MANILA, Philippines — The confidence of the Partido Reporma tandem of standard- bearer Sen. Panfilo Lacson and Senate President Vicente Sotto III was buoyed by the very warm reception they got from Ilocano-speaking towns in Baguio City, Pangasinan, and Nueva Ecija, which, they said, was an indication that the “North” was not that “solid” after all.
Lacson said they saw during the two-day visit that voters were generally receptive to their platforms and advocacies, supposedly disproving the concept that a “Solid North” will support their fellow Ilocano-speaking bets, like former Sen. Ferdinand Marcos Jr.

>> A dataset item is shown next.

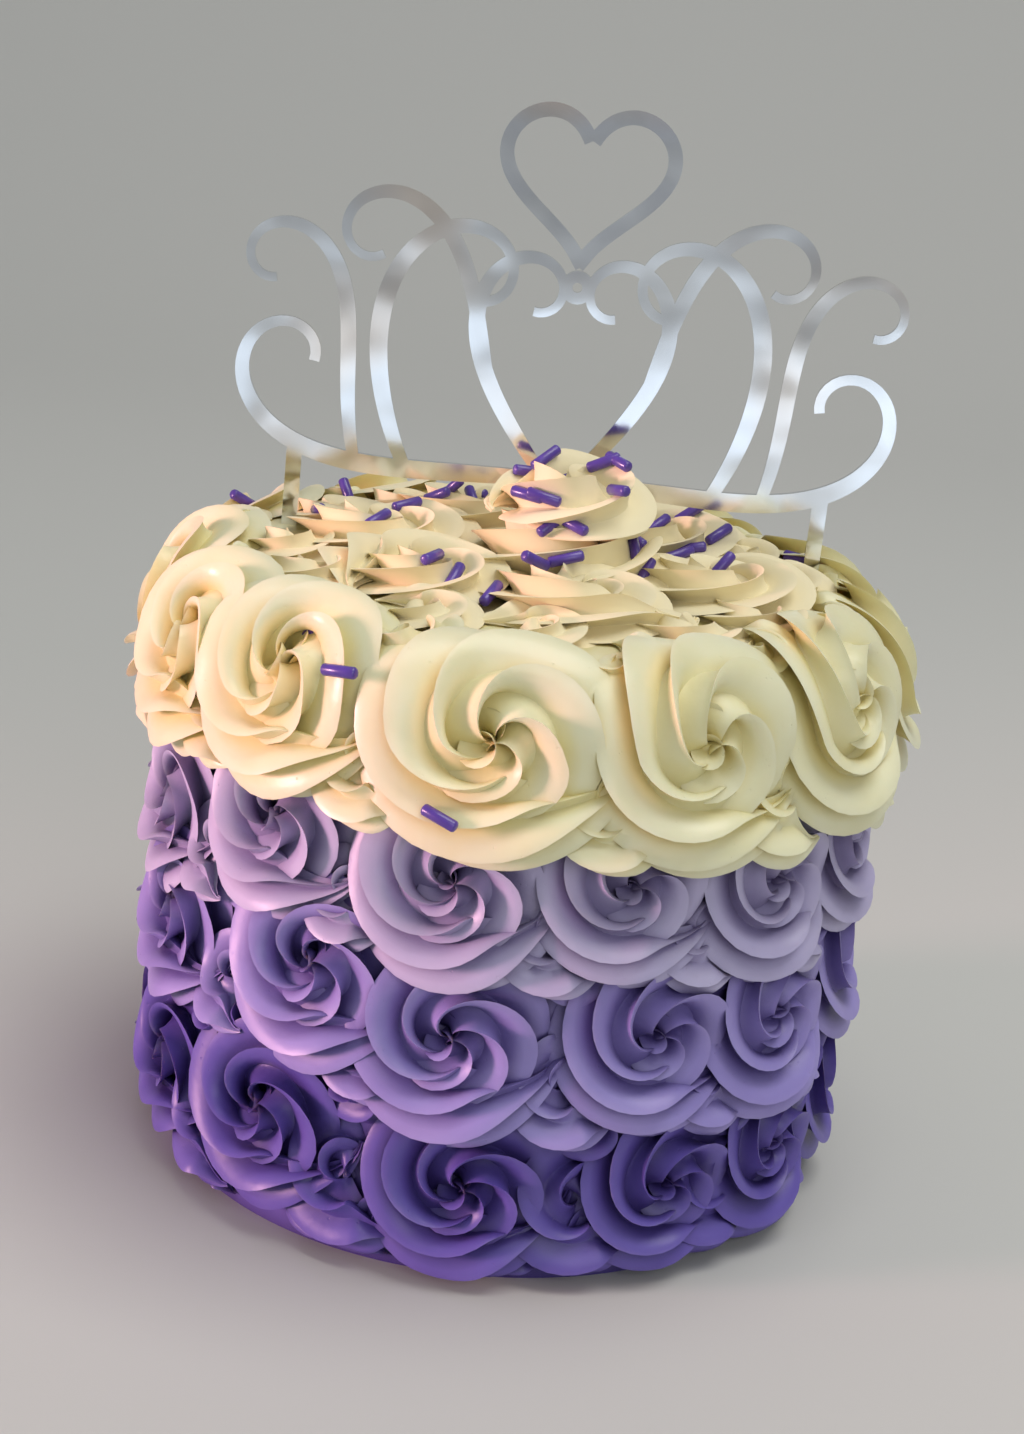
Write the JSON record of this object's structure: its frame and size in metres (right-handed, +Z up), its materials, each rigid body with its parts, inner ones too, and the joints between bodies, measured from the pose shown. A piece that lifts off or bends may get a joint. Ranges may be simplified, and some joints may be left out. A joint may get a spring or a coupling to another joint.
{
  "type": "cake",
  "caption": "Round celebration cake piped all over with buttercream rosettes, cream over three shades of purple, with sprinkles and an upright mirror topper.",
  "frame": {"origin": "middle of the underside, where the cake stands", "axes": "+Z up along the cake's axis, -Y towards the front that the picture shows, +X to the right; the topper's plate lies parallel to X and Z"},
  "size_m": [0.1884, 0.1884, 0.2535],
  "materials": {
    "sponge": "open chocolate crumb, dull",
    "indigo_buttercream": "satin buttercream, deep indigo",
    "violet_buttercream": "satin buttercream, mid violet",
    "lavender_buttercream": "satin buttercream, pale lavender",
    "cream_buttercream": "satin buttercream, pale yellow cream",
    "sprinkles": "polished sugar strands, dark violet",
    "mirror_plate": "silver mirror acrylic"
  },
  "bodies": {
    "root": {"sponge": "sponge", "icing_indigo": "indigo_buttercream", "icing_violet": "violet_buttercream", "icing_lavender": "lavender_buttercream", "icing_cream": "cream_buttercream", "topper": "mirror_plate"}
  },
  "joints": []
}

“As you may be aware, isn’t it that in the Ilocos Region, the people mostly vote for people from their own region? But as we saw earlier, we got a good response because our discussion of their problems was issue-based,” he told reporters in Urdaneta City in Pangasinan on Sunday.
Warmly received
The Partido Reporma team barnstormed the provinces of Pangasinan and Nueva Ecija on Sunday, after a two-day visit to Baguio City for meetings and the general assembly of the Philippine Military Academy Alumni Association.

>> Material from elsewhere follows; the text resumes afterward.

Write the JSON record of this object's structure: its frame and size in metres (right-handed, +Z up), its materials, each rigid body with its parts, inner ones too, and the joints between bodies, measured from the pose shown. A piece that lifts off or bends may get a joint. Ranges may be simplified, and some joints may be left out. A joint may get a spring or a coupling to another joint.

The Lacson-Sotto tandem said they were delighted after they were received warmly by businessmen, farmers and tricycle drivers as they expounded on their platform of government for the next six years should they get the mandate to be the country’s next leaders.

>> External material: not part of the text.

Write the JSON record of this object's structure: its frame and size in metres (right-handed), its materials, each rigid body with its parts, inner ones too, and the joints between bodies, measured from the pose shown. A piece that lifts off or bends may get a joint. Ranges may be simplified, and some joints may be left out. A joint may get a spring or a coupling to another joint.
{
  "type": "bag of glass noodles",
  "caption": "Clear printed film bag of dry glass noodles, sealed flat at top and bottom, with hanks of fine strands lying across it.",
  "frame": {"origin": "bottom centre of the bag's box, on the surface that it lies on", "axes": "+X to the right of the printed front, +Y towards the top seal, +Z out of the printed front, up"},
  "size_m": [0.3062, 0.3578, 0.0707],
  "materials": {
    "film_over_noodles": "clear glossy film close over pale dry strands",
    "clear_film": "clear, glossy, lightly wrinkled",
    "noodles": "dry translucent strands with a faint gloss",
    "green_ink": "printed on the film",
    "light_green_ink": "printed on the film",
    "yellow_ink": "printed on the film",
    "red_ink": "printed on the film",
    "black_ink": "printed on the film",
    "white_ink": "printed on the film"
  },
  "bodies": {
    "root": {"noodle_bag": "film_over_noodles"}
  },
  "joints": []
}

In Urdaneta City, the team met with about 400 members of a tricycle drivers and operators’ association (Toda) in Barangay San Vicente, who voiced their concerns before two of the country’s incumbent senators.
The Pangasinan experience showed that Filipinos’ minds weren’t closed to voting for the most qualified candidates, even in areas considered as bastions of certain political personalities, for as long as discussions are issue-based, Lacson said.
“The Toda members wanted to test me because I had said earlier that if someone was Ilocano-speaking, they already had leanings for certain candidates. I also wanted to test their reaction [toward us],” he said.
Subsidies
The Lacson-Sotto duo has proposed that the government resume its subsidies to all public utility vehicle drivers as they deal with lingering effects of the COVID-19 pandemic, especially with the series of surges in oil prices supposedly caused by the political instability in oil-producing countries.
He said the problem of providing subsidies for sectors crippled by economic downturns could have been easily solved by the availability of funds that were otherwise lost to corruption.
“That’s why, if the P700 billion wasn’t being stolen from the government every year to go into someone else’s pockets, we could easily afford a fuel subsidy,” Lacson said.